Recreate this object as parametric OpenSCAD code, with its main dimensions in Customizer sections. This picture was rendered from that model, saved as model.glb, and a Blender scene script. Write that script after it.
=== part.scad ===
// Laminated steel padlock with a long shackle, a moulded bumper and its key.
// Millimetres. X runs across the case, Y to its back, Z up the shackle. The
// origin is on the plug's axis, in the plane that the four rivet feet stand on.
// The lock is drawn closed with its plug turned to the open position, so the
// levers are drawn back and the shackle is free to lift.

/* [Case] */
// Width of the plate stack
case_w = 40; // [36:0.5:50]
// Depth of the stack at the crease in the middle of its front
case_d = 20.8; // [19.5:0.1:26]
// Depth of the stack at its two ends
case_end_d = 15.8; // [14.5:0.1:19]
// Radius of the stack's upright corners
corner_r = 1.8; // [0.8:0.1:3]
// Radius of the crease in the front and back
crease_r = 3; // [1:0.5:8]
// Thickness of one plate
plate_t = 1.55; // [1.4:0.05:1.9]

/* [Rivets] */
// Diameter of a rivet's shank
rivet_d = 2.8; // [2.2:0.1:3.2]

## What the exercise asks
Return exactly the lines from the beginning of the data above through the one containing "free to lift.", please. Include both end lines and add nothing else.

## Correct response
Recreate this object as parametric OpenSCAD code, with its main dimensions in Customizer sections. This picture was rendered from that model, saved as model.glb, and a Blender scene script. Write that script after it.
=== part.scad ===
// Laminated steel padlock with a long shackle, a moulded bumper and its key.
// Millimetres. X runs across the case, Y to its back, Z up the shackle. The
// origin is on the plug's axis, in the plane that the four rivet feet stand on.
// The lock is drawn closed with its plug turned to the open position, so the
// levers are drawn back and the shackle is free to lift.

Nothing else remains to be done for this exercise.